Since the 1980s, seasonal movies have begun putting a more cynical, postmodern slant on old-fashioned festive cheer. In Trading Places (1983), Dan Aykroyd's ruined banker suffers a gun-toting breakdown while dressed as Santa Claus. And the terrific feel-bad comedy Bad Santa (2003) stars Billy Bob Thornton as a foul-mouthed safe cracker who plans his crimes while moonlighting as a department-store Father Christmas.
For contemporary filmmakers, Christmas jollity often serves as an ironic counterpoint to crime, violence and general bad behaviour. Bruce Willis foils terrorist attacks in the first two Die Hard movies. Macaulay Culkin battles bungling yuletide burglars with surprisingly sadistic savagery in the Home Alone comedies. And the Ben Affleck thriller Reindeer Games (2000) opens with five dead Santas lying in the snow, the victims of a botched robbery.

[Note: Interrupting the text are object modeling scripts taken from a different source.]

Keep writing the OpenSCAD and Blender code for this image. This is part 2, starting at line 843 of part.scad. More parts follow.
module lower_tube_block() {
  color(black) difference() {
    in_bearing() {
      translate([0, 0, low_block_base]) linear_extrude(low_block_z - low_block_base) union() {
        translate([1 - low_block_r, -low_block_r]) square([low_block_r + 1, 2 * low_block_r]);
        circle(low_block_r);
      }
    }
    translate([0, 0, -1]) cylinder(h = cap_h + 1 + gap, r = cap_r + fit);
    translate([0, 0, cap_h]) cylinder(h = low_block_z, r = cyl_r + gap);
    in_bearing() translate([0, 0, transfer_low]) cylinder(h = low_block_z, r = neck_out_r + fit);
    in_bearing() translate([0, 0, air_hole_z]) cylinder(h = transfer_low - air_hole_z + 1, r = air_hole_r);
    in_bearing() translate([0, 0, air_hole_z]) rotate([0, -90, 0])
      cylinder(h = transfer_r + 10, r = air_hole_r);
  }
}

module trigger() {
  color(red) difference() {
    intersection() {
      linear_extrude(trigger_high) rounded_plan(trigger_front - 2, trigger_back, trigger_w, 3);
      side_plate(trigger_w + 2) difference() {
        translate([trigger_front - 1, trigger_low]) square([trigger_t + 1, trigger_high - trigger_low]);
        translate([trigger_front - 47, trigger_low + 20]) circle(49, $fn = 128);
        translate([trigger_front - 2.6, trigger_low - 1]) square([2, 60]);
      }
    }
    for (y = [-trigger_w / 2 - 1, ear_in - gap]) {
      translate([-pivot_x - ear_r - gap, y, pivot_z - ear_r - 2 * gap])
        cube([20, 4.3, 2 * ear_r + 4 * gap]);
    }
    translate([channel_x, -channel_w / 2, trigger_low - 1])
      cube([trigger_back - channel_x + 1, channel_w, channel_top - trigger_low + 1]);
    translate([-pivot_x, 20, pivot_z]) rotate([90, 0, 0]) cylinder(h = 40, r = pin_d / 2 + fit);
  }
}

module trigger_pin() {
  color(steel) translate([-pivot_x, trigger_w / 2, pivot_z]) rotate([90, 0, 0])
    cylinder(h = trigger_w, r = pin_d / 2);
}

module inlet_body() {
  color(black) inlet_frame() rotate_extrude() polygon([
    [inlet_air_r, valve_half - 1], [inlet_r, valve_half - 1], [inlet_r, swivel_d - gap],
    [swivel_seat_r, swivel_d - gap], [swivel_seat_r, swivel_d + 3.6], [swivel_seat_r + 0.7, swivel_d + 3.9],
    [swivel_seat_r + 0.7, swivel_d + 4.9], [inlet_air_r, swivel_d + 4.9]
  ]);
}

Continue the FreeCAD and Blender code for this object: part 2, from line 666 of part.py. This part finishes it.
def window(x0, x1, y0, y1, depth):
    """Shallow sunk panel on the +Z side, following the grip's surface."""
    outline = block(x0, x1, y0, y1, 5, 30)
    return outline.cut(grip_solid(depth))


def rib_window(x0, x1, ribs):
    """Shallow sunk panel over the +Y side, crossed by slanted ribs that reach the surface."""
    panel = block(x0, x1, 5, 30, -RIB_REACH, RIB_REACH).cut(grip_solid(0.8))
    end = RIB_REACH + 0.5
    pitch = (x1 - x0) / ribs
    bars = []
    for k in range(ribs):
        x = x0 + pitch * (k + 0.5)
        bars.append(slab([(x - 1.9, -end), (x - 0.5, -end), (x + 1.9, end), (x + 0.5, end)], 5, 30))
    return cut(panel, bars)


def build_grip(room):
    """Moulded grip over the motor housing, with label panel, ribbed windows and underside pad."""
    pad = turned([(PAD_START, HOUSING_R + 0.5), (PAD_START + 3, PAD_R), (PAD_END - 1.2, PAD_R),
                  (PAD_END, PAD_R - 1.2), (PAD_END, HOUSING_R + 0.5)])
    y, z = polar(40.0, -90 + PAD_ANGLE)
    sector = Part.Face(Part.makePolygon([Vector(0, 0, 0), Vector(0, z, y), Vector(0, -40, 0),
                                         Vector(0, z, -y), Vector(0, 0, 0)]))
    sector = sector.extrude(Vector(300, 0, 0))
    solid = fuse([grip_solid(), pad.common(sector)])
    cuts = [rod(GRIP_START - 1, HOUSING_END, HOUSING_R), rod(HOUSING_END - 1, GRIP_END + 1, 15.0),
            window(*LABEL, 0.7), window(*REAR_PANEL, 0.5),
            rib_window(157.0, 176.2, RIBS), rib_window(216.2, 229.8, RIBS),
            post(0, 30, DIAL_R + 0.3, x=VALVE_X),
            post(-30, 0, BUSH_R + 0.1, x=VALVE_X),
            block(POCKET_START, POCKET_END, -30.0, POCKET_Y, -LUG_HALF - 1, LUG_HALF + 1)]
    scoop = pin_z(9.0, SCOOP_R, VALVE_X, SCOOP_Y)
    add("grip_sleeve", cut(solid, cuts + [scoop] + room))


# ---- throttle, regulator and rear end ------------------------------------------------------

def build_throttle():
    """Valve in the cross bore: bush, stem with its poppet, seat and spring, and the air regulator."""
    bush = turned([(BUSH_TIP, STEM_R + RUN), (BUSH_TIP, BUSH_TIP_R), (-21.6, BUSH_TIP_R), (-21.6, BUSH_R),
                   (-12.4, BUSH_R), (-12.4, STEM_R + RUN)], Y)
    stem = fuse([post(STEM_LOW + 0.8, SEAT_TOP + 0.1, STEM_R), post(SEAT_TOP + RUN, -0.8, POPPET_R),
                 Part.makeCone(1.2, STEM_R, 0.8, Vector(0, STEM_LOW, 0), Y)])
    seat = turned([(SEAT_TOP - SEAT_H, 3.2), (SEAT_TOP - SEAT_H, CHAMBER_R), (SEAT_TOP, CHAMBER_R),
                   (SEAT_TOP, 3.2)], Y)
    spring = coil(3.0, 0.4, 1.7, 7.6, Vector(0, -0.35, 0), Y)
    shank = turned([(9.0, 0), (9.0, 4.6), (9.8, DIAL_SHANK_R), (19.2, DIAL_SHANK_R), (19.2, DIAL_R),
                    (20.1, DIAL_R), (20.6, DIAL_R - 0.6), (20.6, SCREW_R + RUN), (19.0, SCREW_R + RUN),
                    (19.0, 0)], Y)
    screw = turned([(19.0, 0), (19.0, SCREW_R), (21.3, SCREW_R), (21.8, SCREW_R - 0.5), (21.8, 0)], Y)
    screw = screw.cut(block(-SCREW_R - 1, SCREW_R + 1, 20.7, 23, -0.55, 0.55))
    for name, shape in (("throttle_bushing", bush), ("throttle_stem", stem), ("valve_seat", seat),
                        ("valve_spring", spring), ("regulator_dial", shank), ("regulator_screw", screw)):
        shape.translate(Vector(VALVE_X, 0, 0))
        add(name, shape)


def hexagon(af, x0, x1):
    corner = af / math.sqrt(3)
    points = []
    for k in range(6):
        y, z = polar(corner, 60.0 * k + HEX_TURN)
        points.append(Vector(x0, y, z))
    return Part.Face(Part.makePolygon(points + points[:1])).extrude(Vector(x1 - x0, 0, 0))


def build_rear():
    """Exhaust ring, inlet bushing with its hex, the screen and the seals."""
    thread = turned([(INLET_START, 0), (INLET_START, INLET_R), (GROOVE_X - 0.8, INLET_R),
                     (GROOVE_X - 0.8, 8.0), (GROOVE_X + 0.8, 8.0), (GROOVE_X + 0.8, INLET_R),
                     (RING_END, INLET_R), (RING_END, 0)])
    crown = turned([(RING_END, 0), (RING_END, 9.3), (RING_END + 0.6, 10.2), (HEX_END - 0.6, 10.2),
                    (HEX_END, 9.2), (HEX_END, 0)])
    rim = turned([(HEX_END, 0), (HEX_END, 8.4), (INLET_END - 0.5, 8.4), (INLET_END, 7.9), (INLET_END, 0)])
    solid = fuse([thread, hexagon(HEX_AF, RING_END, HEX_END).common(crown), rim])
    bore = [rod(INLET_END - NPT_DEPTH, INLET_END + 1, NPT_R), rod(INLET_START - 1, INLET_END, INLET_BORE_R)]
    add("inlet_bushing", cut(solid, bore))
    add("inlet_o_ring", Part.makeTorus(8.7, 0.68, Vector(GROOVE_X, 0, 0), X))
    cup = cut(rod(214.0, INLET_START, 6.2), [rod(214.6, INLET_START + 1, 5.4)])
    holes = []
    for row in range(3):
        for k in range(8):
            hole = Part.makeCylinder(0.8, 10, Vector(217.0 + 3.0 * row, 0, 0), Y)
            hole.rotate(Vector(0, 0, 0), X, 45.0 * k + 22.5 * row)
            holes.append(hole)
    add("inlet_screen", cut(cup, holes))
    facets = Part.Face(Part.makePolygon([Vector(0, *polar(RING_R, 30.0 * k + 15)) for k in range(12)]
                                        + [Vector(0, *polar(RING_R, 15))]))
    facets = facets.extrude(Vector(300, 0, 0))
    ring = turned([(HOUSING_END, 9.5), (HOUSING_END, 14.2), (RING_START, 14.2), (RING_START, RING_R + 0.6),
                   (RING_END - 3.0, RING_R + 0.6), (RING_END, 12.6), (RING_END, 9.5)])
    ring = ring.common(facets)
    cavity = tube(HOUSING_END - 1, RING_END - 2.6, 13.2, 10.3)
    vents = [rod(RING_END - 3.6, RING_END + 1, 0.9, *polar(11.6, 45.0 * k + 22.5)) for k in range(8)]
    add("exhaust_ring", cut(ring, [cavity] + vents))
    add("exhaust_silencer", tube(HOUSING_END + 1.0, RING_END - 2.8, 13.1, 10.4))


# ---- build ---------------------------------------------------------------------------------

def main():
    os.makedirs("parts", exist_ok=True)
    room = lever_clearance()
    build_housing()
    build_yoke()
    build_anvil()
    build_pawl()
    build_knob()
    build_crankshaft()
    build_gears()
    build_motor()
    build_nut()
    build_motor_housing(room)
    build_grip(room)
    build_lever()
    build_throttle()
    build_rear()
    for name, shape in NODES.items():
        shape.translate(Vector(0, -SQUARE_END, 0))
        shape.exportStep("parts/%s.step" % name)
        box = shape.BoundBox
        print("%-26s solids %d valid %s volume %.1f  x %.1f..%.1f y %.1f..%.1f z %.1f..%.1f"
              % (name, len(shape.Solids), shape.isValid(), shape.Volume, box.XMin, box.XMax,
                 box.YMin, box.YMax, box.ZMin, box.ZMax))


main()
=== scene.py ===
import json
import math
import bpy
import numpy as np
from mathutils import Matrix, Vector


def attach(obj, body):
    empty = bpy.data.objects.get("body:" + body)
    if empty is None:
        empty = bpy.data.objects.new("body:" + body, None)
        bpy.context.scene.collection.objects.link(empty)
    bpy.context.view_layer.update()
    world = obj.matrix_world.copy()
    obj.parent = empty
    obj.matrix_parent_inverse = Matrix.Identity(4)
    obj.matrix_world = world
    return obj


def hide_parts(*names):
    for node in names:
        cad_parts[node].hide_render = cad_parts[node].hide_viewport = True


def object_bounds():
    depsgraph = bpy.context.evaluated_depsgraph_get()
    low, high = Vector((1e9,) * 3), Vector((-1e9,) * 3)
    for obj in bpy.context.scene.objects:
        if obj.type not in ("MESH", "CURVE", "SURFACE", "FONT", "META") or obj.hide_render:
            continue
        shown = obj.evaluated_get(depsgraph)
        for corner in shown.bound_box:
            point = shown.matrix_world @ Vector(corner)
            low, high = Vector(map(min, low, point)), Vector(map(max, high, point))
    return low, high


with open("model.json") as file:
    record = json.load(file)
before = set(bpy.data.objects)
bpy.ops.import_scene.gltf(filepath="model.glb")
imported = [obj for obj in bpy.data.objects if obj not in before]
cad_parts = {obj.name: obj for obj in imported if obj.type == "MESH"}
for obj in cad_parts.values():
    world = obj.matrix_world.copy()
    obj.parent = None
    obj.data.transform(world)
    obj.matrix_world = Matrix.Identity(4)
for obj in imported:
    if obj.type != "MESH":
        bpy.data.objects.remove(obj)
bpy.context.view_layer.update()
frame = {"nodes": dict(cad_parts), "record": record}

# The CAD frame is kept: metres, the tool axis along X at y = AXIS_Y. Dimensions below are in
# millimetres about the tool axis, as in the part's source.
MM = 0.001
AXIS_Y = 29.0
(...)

In another nod to Dickens, yuletide films also have a long tradition of ghostly horror stories. "The supernatural has always been part of Christmas," the author Blake Morrison wrote in The Guardian recently. "It's an acknowledgement of the alien threat beyond the cosy hearth." Comic horror is the most popular format for this festive subgenre. Both the original Black Christmas (1974) and its 2006 remake are pulpy serial-killer thrillers made with a hefty shot of gallows humour. In Gremlins (1984), an army of hilariously unhinged alien creatures destroys a snowy small town over the holiday season. Tim Burton's splendidly creepy animated musical The Nightmare Before Christmas (1993) also takes a gleefully irreverent axe to cosy festive clichés. In Burton's nocturnal netherworld, the holiday season is more Franz Kafka than Frank Capra.
Here in the real world, the Christmas holidays often bring more everyday horrors, from money problems to bitter family arguments. Which helps explain the current dominant trend in yuletide cinema: dysfunctional comedies centred around hellishly unpleasant family gatherings. Films like National Lampoon's Christmas Vacation (1989), Jingle All the Way (1996), Christmas With the Kranks (2004), Surviving Christmas (2004), The Family Stone (2005) and Deck the Halls (2006) all present the festive holiday as one long fight between feuding relatives, greedy children and hostile neighbours. These movies invariably end on an upbeat resolution, of course, but the grim first act often feels more truthful. Bah, humbug!
However many hypocritical festive fables that highly paid studio executives make about the evils of money, the true meaning of Christmas in Tinseltown has always been commerce. But audiences have become much more wary of blatant manipulation in recent years, balking at slushy romantic comedies with winter-wonderland settings. Both Love Actually (2003) and The Holiday (2006) did disappointing business, even though each featured a galaxy of stars and bucketloads of festive sparkle.
With such a narrow potential window for theatrical release, yuletide movies present Hollywood with a marketing challenge. Ironically, there is a long tradition of studios dumping their lamest fare during the holiday season, when families may be looking for unchallenging entertainment, and critical media coverage will be scarce. In fact, the established formula for Christmas box-office success is to release festive films around Thanksgiving weekend in November, a major celebration for most American families, allowing them to build over the six-week holiday period. A prime example of this was Ron Howard's How the Grinch Stole Christmas (2000), which still holds the record as the biggest-grossing yuletide movie ever.
The Grinch was both a critical and commercial hit, but quality has never been an essential ingredient for festive screen success. This year's two main seasonal contenders both follow the current vogue for dysfunctional family comedies. In Four Christmases, Vince Vaughn and Reese Witherspoon play a young couple who grudgingly agree to visit all of their estranged parents after their winter beach holiday is cancelled. In Nothing Like the Holidays, a large family of Latino Americans gather in Chicago to laugh, cry and argue.
The plots may be similar, but the first film is full of lowbrow slapstick, the latter a bittersweet and semi-serious ensemble piece. So guess which one cleaned up at the box office? During their respective opening weekends, Four Christmases raked in almost 10 times the receipts earned by Nothing Like the Holidays, and already ranks among the top 10 most profitable festive films ever. No studio ever went broke making dumb formula comedies with groaningly predictable upbeat endings.
So is there still room for old-fashioned feel-good family films at Christmas? Some would argue modern audiences are just too knowing and sceptical, but rare exceptions still buck this trend. In the cutting-edge animated feature The Polar Express (2004), Tom Hanks and the director Robert Zemeckis scored a huge hit with a defiantly traditional yarn about a young boy's wavering faith in Santa Claus.
Next winter, Zemeckis plans to release another digitally animated yuletide classic. Yes, you guessed it - A Christmas Carol by Charles Dickens. It seems the darkest, deepest festive stories just never date.